Each ceremony will start 90 minutes before kickoff, giving fans a concert-length build-up before the football begins.

Toronto follows on June 12, where Michael Bublé, Alanis Morissette and Alessia Cara headline a program built around Canadian diversity before the hosts face Bosnia and Herzegovina.

FIFA will mark the Toronto show with a mosaic-style reimagining of the World Cup trophy meant to reflect the country's diversity.

Los Angeles closes the opening stretch later that day, when Katy Perry, Future, LISA, Anitta, Rema and Tyla drive a high-energy pop show at SoFi Stadium before the United States meets Paraguay.

Tyla will appear at more than one ceremony, a sign of how FIFA has spread its headliners across the three host cities.

The Athletic first reported the lineups, though FIFA has kept the headliners for the July 19 final halftime show at MetLife Stadium under wraps.

The halftime show will give the final a stadium-sized musical centerpiece, a first for a World Cup decider.

FIFA released the official 18-track album through its FIFA Sound arm, packing it with cross-continent collaborations that join artists who had never recorded together.

Early drops include Goals by LISA, Anitta and Rema plus Game Time by Future and Tyla, six tracks that landed before Dai Dai closes the album.

The collection ranges from The Rolling Stones and Stormzy to 21 Savage, Major Lazer and Davido, layering rock, rap and Afrobeats into one soundtrack.

FIFA will also open a Countdown Concert on June 10, running shows in Mexico City, Toronto and Los Angeles at the same time, with Major Lazer, Davido and Belinda among the acts.

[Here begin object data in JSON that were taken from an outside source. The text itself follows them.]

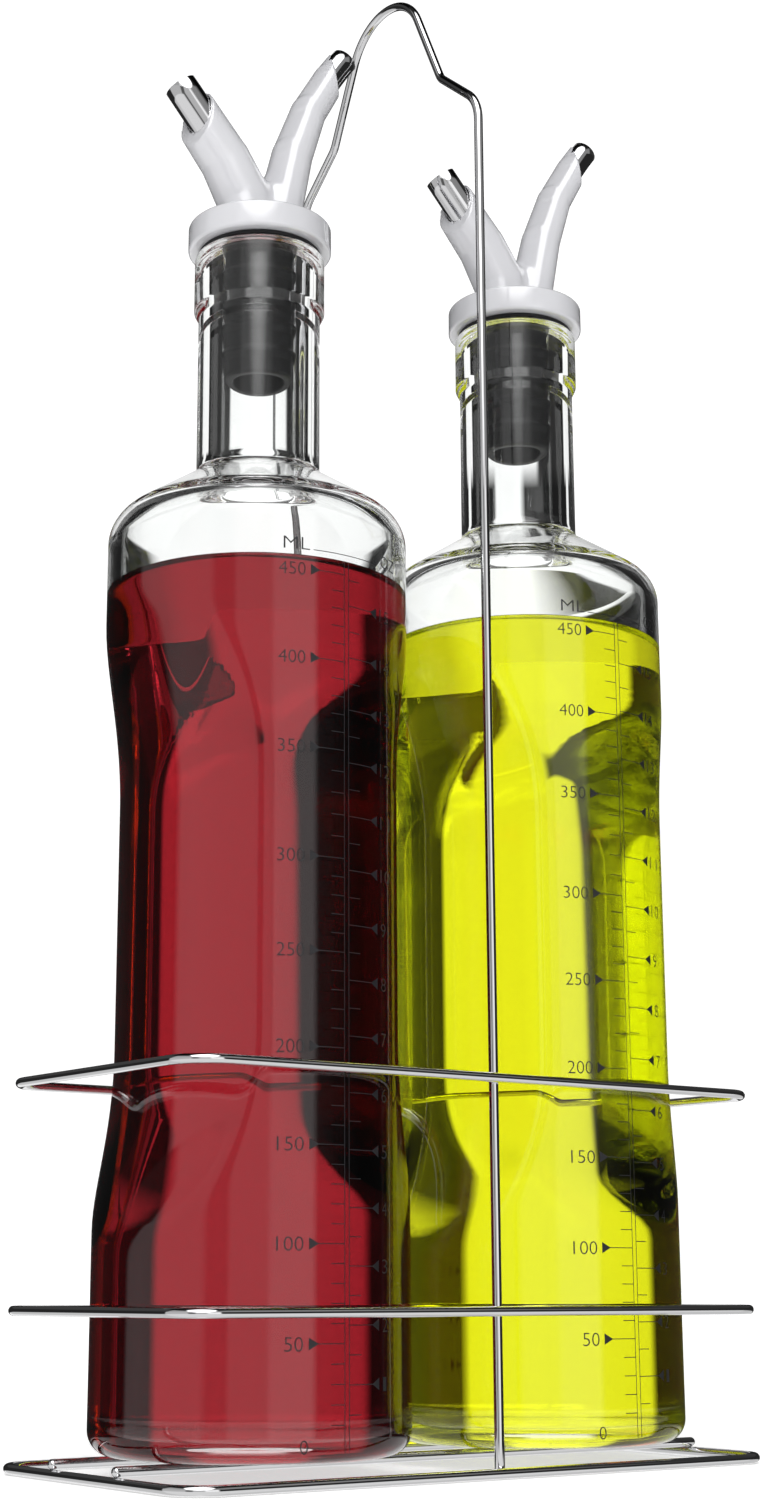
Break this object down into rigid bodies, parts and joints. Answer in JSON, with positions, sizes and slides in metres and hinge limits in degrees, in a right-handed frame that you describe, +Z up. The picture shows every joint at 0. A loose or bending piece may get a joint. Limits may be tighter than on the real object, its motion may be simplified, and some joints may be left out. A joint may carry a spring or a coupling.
{
  "type": "cruet set",
  "caption": "Wire rack with an arched carrying handle holding two glass bottles of vinegar and oil, each with side finger grips, a printed scale and a two-armed pouring stopper.",
  "frame": {"origin": "on the table, under the middle of the rack", "axes": "+X along the rack from the vinegar bottle to the oil bottle, +Z up, the front with the printed scales at -Y"},
  "size_m": [0.1484, 0.0742, 0.3352],
  "materials": {
    "chrome_wire": "polished",
    "clear_glass": "clear",
    "red_vinegar": "clear liquid",
    "yellow_oil": "clear liquid",
    "black_rubber": "satin",
    "white_plastic": "gloss",
    "steel_tube": "polished"
  },
  "bodies": {
    "rack": {"base_ring": "chrome_wire", "lower_rail": "chrome_wire", "upper_rail": "chrome_wire", "handle_wire": "chrome_wire", "front_support_wire": "chrome_wire", "back_support_wire": "chrome_wire"},
    "vinegar_bottle_body": {"vinegar_bottle": "clear_glass", "vinegar_fill": "red_vinegar"},
    "vinegar_stopper_body": {"vinegar_stopper": "black_rubber"},
    "vinegar_pourer_body": {"vinegar_pourer": "white_plastic", "vinegar_spout_tube": "steel_tube", "vinegar_vent_tube": "steel_tube"},
    "oil_bottle_body": {"oil_bottle": "clear_glass", "oil_fill": "yellow_oil"},
    "oil_stopper_body": {"oil_stopper": "black_rubber"},
    "oil_pourer_body": {"oil_pourer": "white_plastic", "oil_spout_tube": "steel_tube", "oil_vent_tube": "steel_tube"}
  },
  "joints": [
    {"name": "vinegar_bottle_lift", "type": "slide", "parent": "rack", "child": "vinegar_bottle_body", "axis": [0, 0, 1], "range_m": [0, 0.08]},
    {"name": "vinegar_stopper_pull", "type": "slide", "parent": "vinegar_bottle_body", "child": "vinegar_stopper_body", "axis": [0, 0, 1], "range_m": [0, 0.034]},
    {"name": "vinegar_pourer_turn", "type": "hinge", "parent": "vinegar_stopper_body", "child": "vinegar_pourer_body", "pos_m": [-0.0371, -0.002, 0.2625], "axis": [0, 0, 1], "continuous": true},
    {"name": "oil_bottle_lift", "type": "slide", "parent": "rack", "child": "oil_bottle_body", "axis": [0, 0, 1], "range_m": [0, 0.08]},
    {"name": "oil_stopper_pull", "type": "slide", "parent": "oil_bottle_body", "child": "oil_stopper_body", "axis": [0, 0, 1], "range_m": [0, 0.034]},
    {"name": "oil_pourer_turn", "type": "hinge", "parent": "oil_stopper_body", "child": "oil_pourer_body", "pos_m": [0.0371, -0.002, 0.2625], "axis": [0, 0, 1], "continuous": true}
  ]
}
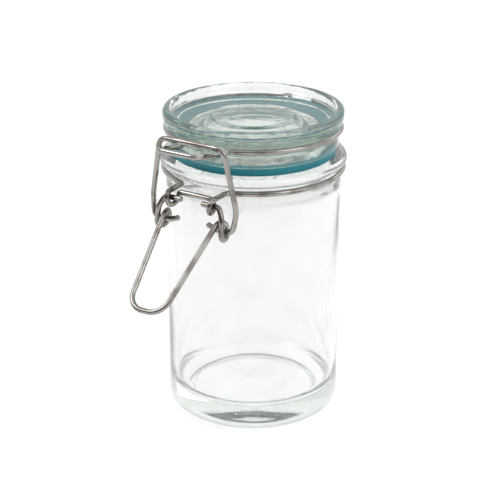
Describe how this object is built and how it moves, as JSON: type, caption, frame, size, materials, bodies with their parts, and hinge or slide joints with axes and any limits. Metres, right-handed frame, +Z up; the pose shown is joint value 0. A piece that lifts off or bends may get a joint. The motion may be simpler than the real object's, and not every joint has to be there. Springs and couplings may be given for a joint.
{
  "type": "clip-top glass jar",
  "caption": "Small round glass jar with a hinged glass lid and a silicone seal, closed by an over-centre wire latch.",
  "frame": {"origin": "middle of the ring that the jar stands on, on the jar's axis", "axes": "+Z up along the jar's axis; -Y towards the latch and its lever, +Y towards the lid's hinge; +X to the right seen from the latch side"},
  "size_m": [0.0554, 0.0905, 0.0946],
  "materials": {
    "body_glass": "clear blown glass, polished",
    "lid_glass": "clear pressed glass with fine mould ripple",
    "seal": "matt silicone",
    "wire": "bright drawn steel wire"
  },
  "bodies": {
    "jar": {"jar_body": "body_glass", "neck_wire": "wire"},
    "lid": {"lid_glass": "lid_glass", "gasket": "seal", "lid_wire": "wire"},
    "lever": {"lever_wire": "wire"},
    "bail": {"bail_wire": "wire"}
  },
  "joints": [
    {"name": "lid_hinge", "type": "hinge", "parent": "jar", "child": "lid", "pos_m": [0, 0.031, 0.0767], "axis": [-1, 0, 0], "range_deg": [0, 200]},
    {"name": "lever_pivot", "type": "hinge", "parent": "jar", "child": "lever", "pos_m": [0, -0.0322, 0.0747], "axis": [-1, 0, 0], "range_deg": [0, 100]},
    {"name": "bail_pivot", "type": "hinge", "parent": "lever", "child": "bail", "pos_m": [0, -0.0318, 0.06771], "axis": [-1, 0, 0], "range_deg": [-90, 0]}
  ],
  "couplings": [
    {"joint": "bail_pivot", "follows": "lever_pivot", "ratio": -0.9}
  ]
}
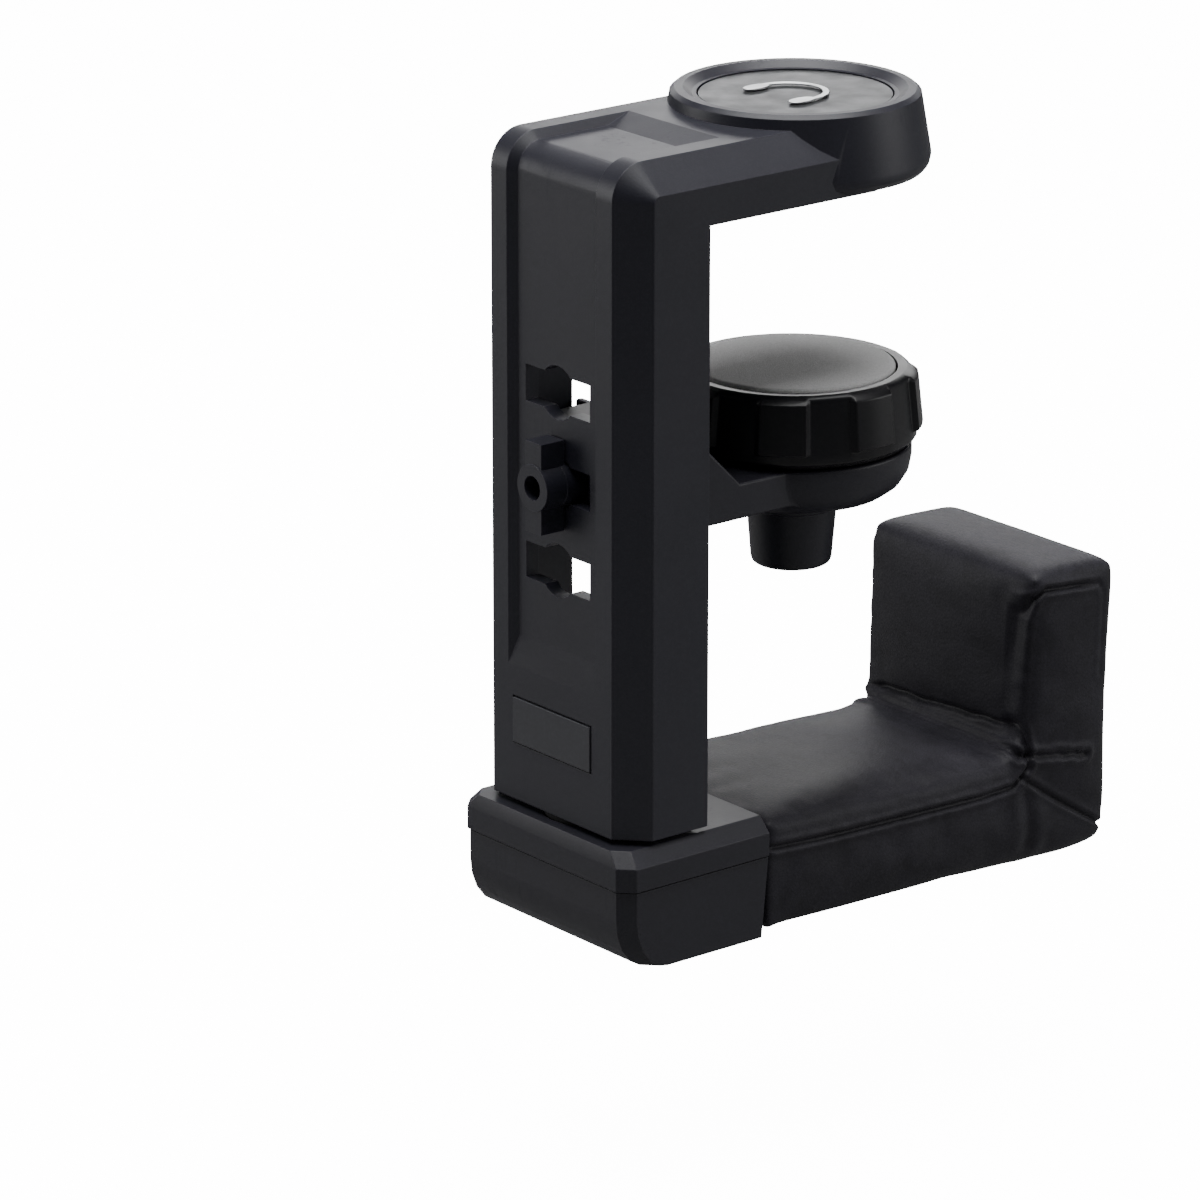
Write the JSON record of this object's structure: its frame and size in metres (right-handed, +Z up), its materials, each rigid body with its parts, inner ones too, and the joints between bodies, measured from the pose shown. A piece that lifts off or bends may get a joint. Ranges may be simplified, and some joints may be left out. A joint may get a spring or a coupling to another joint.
{
  "type": "headphone hook",
  "caption": "Clamp-on headphone hook: screw clamp for a desk edge, with a padded L-shaped arm that swivels under the column.",
  "frame": {"origin": "centre of the upper jaw's flat rubber face, on the clamp axis", "axes": "+Z up along the clamp axis, +X from the column towards the clamp axis, Y across the width"},
  "size_m": [0.1343, 0.0552, 0.1683],
  "materials": {
    "shell": "satin moulded, fine spark texture",
    "dark_shell": "satin moulded",
    "knob_plastic": "semi-gloss moulded",
    "pad_foam": "matt, fine grain",
    "rubber": "matt",
    "leather": "soft satin, fine grain",
    "foam": "open-cell foam",
    "steel": "zinc plated",
    "black_steel": "blackened",
    "brass": "turned",
    "badge_metal": "fine brushed, dark anodised",
    "silver_line": "bright",
    "label_film": "printed film, blank"
  },
  "bodies": {
    "frame": {"c_frame": "shell", "badge_plate": "badge_metal", "badge_symbol": "silver_line", "upper_jaw_pad": "rubber", "back_label": "label_film", "pivot_bolt": "steel", "pivot_nut": "steel", "nut_washer": "steel", "friction_washer": "rubber"},
    "jaw": {"jaw_body": "dark_shell", "bayonet_key": "shell", "key_screw": "black_steel", "screw_sleeve": "dark_shell", "thread_insert": "brass"},
    "pad_carrier": {"pressure_pad": "pad_foam", "pad_disc": "dark_shell", "pad_screw": "steel"},
    "knob": {"knob_body": "knob_plastic", "clamp_screw": "steel"},
    "hanger": {"collar_top": "dark_shell", "collar_bottom": "dark_shell", "collar_screw_1": "black_steel", "collar_screw_2": "black_steel", "collar_screw_3": "black_steel", "collar_screw_4": "black_steel", "pivot_bush": "brass", "arm_core": "black_steel", "foam_seat": "foam", "foam_upright": "foam", "leather_cover": "leather"}
  },
  "joints": [
    {"name": "jaw_turn", "type": "hinge", "parent": "frame", "child": "jaw", "pos_m": [-0.05815, 0, -0.053], "axis": [1, 0, 0], "range_deg": [0, 90]},
    {"name": "pad_rise", "type": "slide", "parent": "jaw", "child": "pad_carrier", "axis": [0, 0, 1], "range_m": [0, 0.0185]},
    {"name": "knob_turn", "type": "hinge", "parent": "pad_carrier", "child": "knob", "pos_m": [0, 0, -0.048], "axis": [0, 0, 1], "range_deg": [0, 2225]},
    {"name": "arm_swivel", "type": "hinge", "parent": "frame", "child": "hanger", "pos_m": [-0.05295, 0, -0.1242], "axis": [0, 0, 1], "continuous": true}
  ],
  "couplings": [
    {"joint": "knob_turn", "follows": "pad_rise", "rad_per_m": 2094.4}
  ]
}
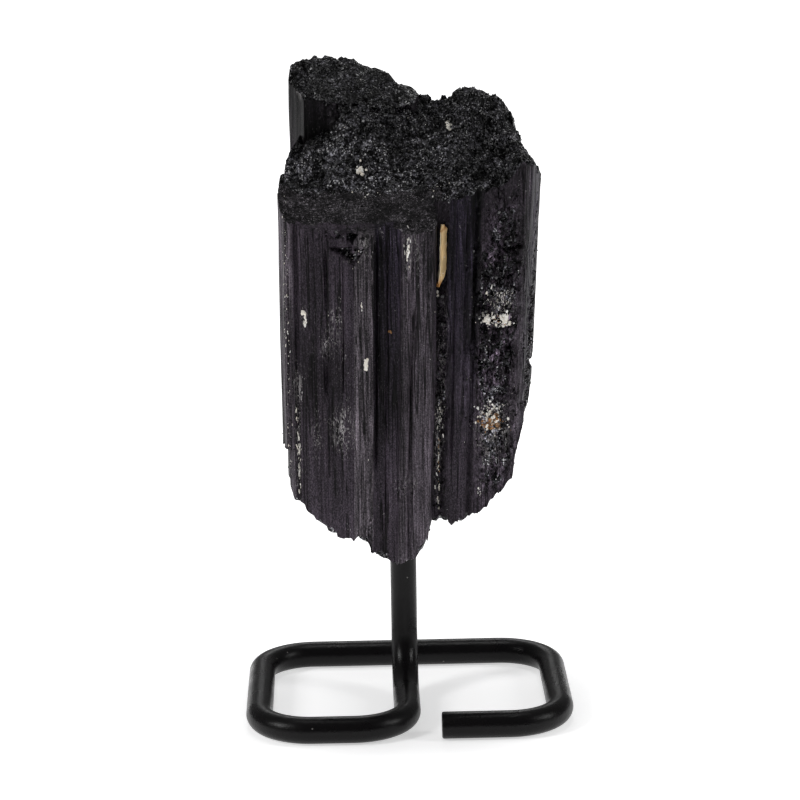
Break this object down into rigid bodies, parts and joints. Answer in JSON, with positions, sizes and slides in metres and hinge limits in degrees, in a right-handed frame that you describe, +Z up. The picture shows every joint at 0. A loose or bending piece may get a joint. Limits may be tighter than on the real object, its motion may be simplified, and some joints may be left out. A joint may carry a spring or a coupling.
{
  "type": "tourmaline crystal on stand",
  "caption": "Rough black tourmaline crystal, a ribbed bundle of prisms with a broken, stepped top, held upright on a bent black rod stand.",
  "frame": {"origin": "on the ground, at the middle of the stand's outer width and depth", "axes": "+X to the right seen from the front, +Y to the back, +Z up along the crystal's ribs"},
  "size_m": [0.0736, 0.059, 0.1473],
  "materials": {
    "black_tourmaline": "glassy ribs with a rough, glittering broken end",
    "black_powder_coat": "satin powder coat"
  },
  "bodies": {
    "root": {"tourmaline_crystal": "black_tourmaline", "stand_rod": "black_powder_coat"}
  },
  "joints": []
}
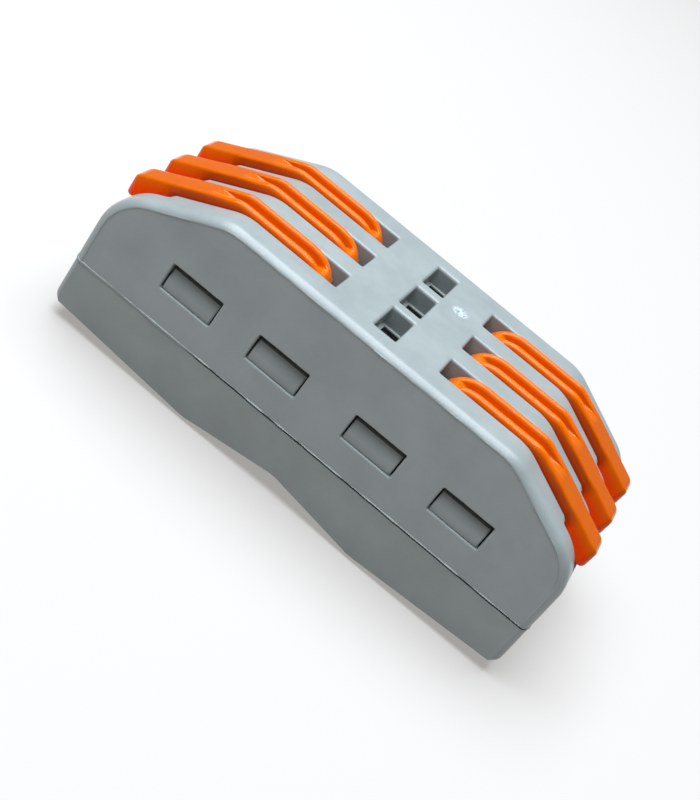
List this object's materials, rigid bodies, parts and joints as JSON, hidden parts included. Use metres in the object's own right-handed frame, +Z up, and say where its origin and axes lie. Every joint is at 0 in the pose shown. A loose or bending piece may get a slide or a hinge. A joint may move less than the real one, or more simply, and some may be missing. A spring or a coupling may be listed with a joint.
{
  "type": "inline lever wire connector",
  "caption": "Inline splice connector: grey two-part shell, orange lift levers at both ends, cage-clamp springs and through current bars.",
  "frame": {"origin": "bottom centre of the whole connector with all levers closed, on the plane of the two ridges it rests on", "axes": "+X along the wires, +Y across the poles, +Z up towards the levers"},
  "size_m": [0.0402, 0.0186, 0.0142],
  "materials": {
    "housing_grey": "satin moulded polyamide, fine grain",
    "cover_grey": "satin moulded polyamide, fine grain",
    "lever_orange": "glossy moulded plastic",
    "spring_steel": "bright stainless spring strip",
    "tinned_copper": "dull tin plate on copper"
  },
  "bodies": {
    "housing": {"housing": "housing_grey", "base_cover": "cover_grey", "current_bar_front": "tinned_copper", "current_bar_middle": "tinned_copper", "current_bar_rear": "tinned_copper"},
    "lever_left_front": {"lever_left_front": "lever_orange"},
    "clamp_spring_left_front": {"clamp_spring_left_front": "spring_steel"},
    "lever_left_middle": {"lever_left_middle": "lever_orange"},
    "clamp_spring_left_middle": {"clamp_spring_left_middle": "spring_steel"},
    "lever_left_rear": {"lever_left_rear": "lever_orange"},
    "clamp_spring_left_rear": {"clamp_spring_left_rear": "spring_steel"},
    "lever_right_front": {"lever_right_front": "lever_orange"},
    "clamp_spring_right_front": {"clamp_spring_right_front": "spring_steel"},
    "lever_right_middle": {"lever_right_middle": "lever_orange"},
    "clamp_spring_right_middle": {"clamp_spring_right_middle": "spring_steel"},
    "lever_right_rear": {"lever_right_rear": "lever_orange"},
    "clamp_spring_right_rear": {"clamp_spring_right_rear": "spring_steel"}
  },
  "joints": [
    {"name": "lever_left_front_hinge", "type": "hinge", "parent": "housing", "child": "lever_left_front", "pos_m": [-0.00775, -0.0051, 0.01175], "axis": [0, 1, 0], "range_deg": [0, 95]},
    {"name": "clamp_spring_left_front_flex", "type": "hinge", "parent": "housing", "child": "clamp_spring_left_front", "pos_m": [-0.0045, -0.0051, 0.00885], "axis": [0, -1, 0], "range_deg": [0, 14.3]},
    {"name": "lever_left_middle_hinge", "type": "hinge", "parent": "housing", "child": "lever_left_middle", "pos_m": [-0.00775, 0, 0.01175], "axis": [0, 1, 0], "range_deg": [0, 95]},
    {"name": "clamp_spring_left_middle_flex", "type": "hinge", "parent": "housing", "child": "clamp_spring_left_middle", "pos_m": [-0.0045, 0, 0.00885], "axis": [0, -1, 0], "range_deg": [0, 14.3]},
    {"name": "lever_left_rear_hinge", "type": "hinge", "parent": "housing", "child": "lever_left_rear", "pos_m": [-0.00775, 0.0051, 0.01175], "axis": [0, 1, 0], "range_deg": [0, 95]},
    {"name": "clamp_spring_left_rear_flex", "type": "hinge", "parent": "housing", "child": "clamp_spring_left_rear", "pos_m": [-0.0045, 0.0051, 0.00885], "axis": [0, -1, 0], "range_deg": [0, 14.3]},
    {"name": "lever_right_front_hinge", "type": "hinge", "parent": "housing", "child": "lever_right_front", "pos_m": [0.00775, -0.0051, 0.01175], "axis": [0, -1, 0], "range_deg": [0, 95]},
    {"name": "clamp_spring_right_front_flex", "type": "hinge", "parent": "housing", "child": "clamp_spring_right_front", "pos_m": [0.0045, -0.0051, 0.00885], "axis": [0, 1, 0], "range_deg": [0, 14.3]},
    {"name": "lever_right_middle_hinge", "type": "hinge", "parent": "housing", "child": "lever_right_middle", "pos_m": [0.00775, 0, 0.01175], "axis": [0, -1, 0], "range_deg": [0, 95]},
    {"name": "clamp_spring_right_middle_flex", "type": "hinge", "parent": "housing", "child": "clamp_spring_right_middle", "pos_m": [0.0045, 0, 0.00885], "axis": [0, 1, 0], "range_deg": [0, 14.3]},
    {"name": "lever_right_rear_hinge", "type": "hinge", "parent": "housing", "child": "lever_right_rear", "pos_m": [0.00775, 0.0051, 0.01175], "axis": [0, -1, 0], "range_deg": [0, 95]},
    {"name": "clamp_spring_right_rear_flex", "type": "hinge", "parent": "housing", "child": "clamp_spring_right_rear", "pos_m": [0.0045, 0.0051, 0.00885], "axis": [0, 1, 0], "range_deg": [0, 14.3]}
  ],
  "couplings": [
    {"joint": "clamp_spring_left_front_flex", "follows": "lever_left_front_hinge", "ratio": 0.15},
    {"joint": "clamp_spring_left_middle_flex", "follows": "lever_left_middle_hinge", "ratio": 0.15},
    {"joint": "clamp_spring_left_rear_flex", "follows": "lever_left_rear_hinge", "ratio": 0.15},
    {"joint": "clamp_spring_right_front_flex", "follows": "lever_right_front_hinge", "ratio": 0.15},
    {"joint": "clamp_spring_right_middle_flex", "follows": "lever_right_middle_hinge", "ratio": 0.15},
    {"joint": "clamp_spring_right_rear_flex", "follows": "lever_right_rear_hinge", "ratio": 0.15}
  ]
}
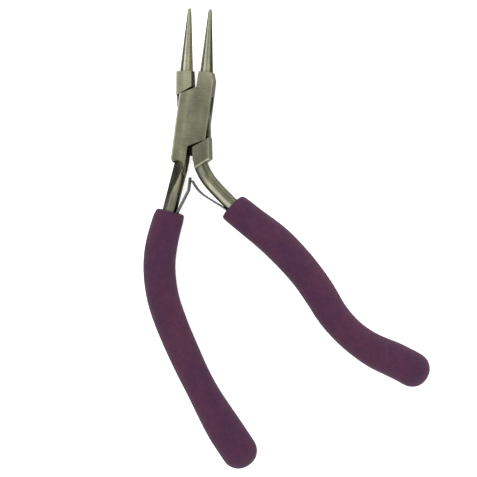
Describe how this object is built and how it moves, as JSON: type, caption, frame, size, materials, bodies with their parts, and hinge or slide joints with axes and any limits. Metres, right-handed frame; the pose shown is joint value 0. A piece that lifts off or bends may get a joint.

The campaign reframes the World Cup as a live-entertainment event, pushing music alongside the football rather than behind it.

FIFA has cast the album as a core part of the event rather than a side note, betting that music will pull in viewers far beyond the football audience.

The spectacle sits far from the tournament's roots, when FIFA staged the first World Cup in 1930 with just 13 teams.

Uruguay claimed that inaugural title, and the tournament has run without a break since, apart from the years lost to the Second World War.

This year's field swells to 48 teams, up from 32, the largest edition the tournament has ever staged.

What began as a compact contest in Uruguay will now unfold in three cities at once, turning the first whistle into a global concert as much as a kickoff.